§ Your instructions
Quote exactly the lines spanning from the top of the data below to the line that contains "bpy.data.objects.remove(tool, do_unlink=True)", including both.

§ Information shown
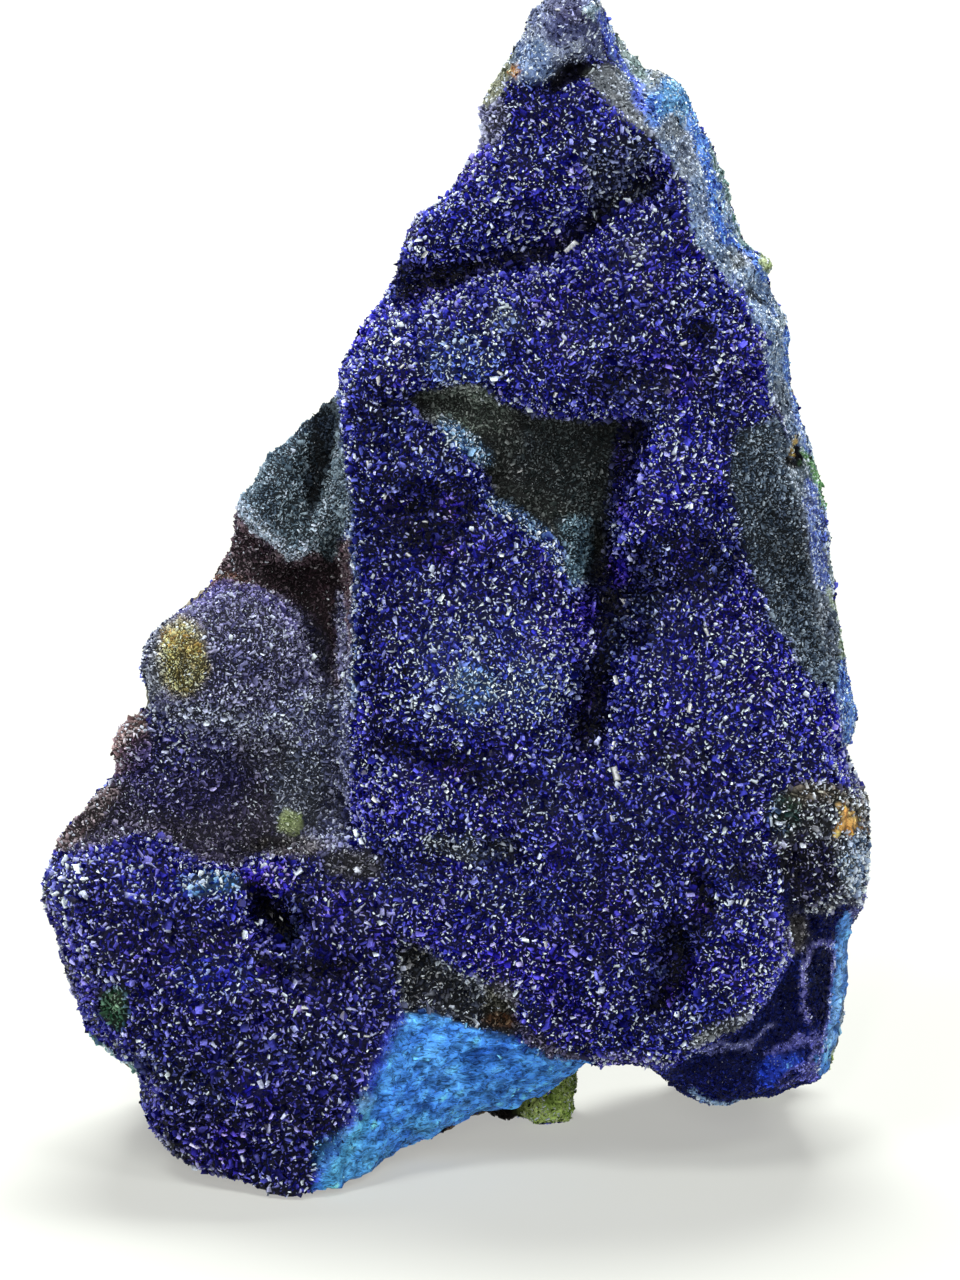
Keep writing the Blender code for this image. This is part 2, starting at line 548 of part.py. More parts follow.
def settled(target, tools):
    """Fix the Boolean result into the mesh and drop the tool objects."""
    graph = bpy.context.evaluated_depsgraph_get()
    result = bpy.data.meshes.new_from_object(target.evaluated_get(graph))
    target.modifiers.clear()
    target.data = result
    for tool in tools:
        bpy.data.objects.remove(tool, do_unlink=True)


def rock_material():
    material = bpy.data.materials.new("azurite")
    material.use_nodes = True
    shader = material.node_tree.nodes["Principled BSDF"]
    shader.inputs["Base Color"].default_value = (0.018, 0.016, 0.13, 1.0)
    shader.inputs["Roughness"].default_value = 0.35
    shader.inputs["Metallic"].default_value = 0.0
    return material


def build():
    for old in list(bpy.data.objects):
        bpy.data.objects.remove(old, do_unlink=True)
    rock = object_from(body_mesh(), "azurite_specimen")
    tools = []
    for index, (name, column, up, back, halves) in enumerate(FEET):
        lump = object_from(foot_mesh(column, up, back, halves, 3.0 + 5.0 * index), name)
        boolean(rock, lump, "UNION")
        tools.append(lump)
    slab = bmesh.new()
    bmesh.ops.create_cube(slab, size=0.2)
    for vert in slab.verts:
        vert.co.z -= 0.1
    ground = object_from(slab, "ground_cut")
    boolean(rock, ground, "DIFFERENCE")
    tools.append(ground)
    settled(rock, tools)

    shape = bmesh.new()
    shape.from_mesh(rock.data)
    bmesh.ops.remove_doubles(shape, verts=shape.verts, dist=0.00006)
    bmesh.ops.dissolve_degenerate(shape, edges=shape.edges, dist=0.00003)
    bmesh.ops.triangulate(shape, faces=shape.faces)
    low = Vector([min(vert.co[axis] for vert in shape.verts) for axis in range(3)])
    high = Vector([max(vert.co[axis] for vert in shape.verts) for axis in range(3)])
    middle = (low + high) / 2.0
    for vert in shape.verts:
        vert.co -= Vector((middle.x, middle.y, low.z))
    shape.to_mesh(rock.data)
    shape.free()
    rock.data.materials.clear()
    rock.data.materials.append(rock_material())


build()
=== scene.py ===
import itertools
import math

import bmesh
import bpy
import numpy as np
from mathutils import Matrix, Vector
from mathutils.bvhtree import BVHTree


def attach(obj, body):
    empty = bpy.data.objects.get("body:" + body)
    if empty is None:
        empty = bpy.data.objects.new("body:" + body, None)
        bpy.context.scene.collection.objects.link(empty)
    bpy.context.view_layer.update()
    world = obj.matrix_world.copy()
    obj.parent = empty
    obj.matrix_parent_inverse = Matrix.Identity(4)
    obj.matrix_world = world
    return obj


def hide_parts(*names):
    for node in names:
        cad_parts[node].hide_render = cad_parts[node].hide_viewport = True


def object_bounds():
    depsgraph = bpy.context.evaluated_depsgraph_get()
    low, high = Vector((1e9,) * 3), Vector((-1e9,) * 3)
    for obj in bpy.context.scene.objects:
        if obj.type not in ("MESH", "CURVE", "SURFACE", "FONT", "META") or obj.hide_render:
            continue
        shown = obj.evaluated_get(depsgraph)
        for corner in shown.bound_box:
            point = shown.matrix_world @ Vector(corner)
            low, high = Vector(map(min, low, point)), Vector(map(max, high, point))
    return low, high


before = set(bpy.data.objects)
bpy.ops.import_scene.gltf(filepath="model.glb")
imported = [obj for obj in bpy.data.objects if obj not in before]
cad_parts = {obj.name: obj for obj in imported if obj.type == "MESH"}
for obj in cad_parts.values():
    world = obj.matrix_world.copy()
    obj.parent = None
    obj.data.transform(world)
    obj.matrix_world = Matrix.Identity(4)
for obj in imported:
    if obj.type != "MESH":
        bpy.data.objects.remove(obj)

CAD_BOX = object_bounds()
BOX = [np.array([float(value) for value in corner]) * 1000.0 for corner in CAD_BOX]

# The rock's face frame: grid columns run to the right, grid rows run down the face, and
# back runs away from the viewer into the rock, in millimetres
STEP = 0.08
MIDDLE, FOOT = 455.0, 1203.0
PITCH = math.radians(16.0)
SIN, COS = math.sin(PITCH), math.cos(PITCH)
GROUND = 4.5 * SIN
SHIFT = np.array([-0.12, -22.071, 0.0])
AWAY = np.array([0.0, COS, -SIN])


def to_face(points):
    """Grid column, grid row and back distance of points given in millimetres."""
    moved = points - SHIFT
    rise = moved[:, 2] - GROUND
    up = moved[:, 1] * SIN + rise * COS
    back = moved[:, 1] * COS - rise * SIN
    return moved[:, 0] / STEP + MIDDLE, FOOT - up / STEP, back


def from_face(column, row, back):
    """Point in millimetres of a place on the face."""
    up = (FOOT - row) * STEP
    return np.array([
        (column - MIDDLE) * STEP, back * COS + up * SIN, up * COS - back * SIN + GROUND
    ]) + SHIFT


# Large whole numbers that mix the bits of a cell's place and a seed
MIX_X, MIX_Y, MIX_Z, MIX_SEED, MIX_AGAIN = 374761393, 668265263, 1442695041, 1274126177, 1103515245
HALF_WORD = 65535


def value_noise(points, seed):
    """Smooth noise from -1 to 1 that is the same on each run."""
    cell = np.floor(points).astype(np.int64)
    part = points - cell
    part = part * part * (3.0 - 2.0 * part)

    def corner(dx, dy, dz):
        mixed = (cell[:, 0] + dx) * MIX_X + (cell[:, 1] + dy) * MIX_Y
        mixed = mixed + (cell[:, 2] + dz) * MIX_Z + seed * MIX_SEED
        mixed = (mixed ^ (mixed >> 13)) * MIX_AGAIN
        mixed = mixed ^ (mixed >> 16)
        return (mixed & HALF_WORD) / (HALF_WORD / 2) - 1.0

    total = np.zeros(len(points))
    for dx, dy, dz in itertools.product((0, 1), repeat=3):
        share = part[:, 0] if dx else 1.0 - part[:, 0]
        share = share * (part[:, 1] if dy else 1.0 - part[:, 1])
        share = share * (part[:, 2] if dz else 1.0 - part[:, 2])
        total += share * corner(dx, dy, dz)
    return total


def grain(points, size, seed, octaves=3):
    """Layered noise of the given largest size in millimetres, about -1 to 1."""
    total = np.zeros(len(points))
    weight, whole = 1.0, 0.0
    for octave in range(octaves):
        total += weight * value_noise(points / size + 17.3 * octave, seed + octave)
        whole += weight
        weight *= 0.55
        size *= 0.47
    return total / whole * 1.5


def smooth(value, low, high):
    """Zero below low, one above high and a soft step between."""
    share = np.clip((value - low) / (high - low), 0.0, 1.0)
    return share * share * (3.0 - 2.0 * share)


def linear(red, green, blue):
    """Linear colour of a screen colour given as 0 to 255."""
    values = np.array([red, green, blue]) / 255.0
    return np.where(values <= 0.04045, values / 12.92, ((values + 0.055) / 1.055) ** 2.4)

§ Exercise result
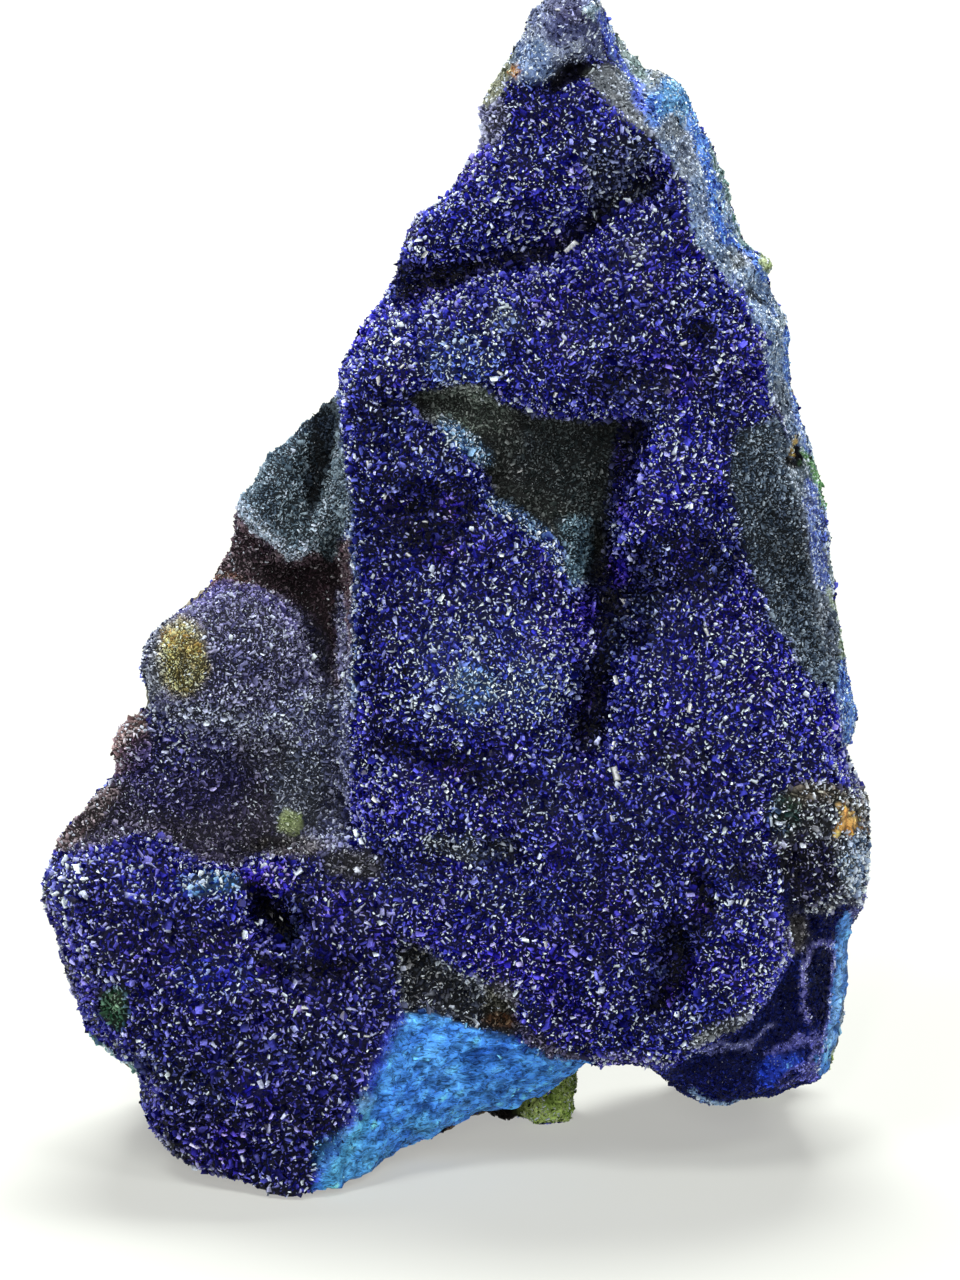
Keep writing the Blender code for this image. This is part 2, starting at line 548 of part.py. More parts follow.
def settled(target, tools):
    """Fix the Boolean result into the mesh and drop the tool objects."""
    graph = bpy.context.evaluated_depsgraph_get()
    result = bpy.data.meshes.new_from_object(target.evaluated_get(graph))
    target.modifiers.clear()
    target.data = result
    for tool in tools:
        bpy.data.objects.remove(tool, do_unlink=True)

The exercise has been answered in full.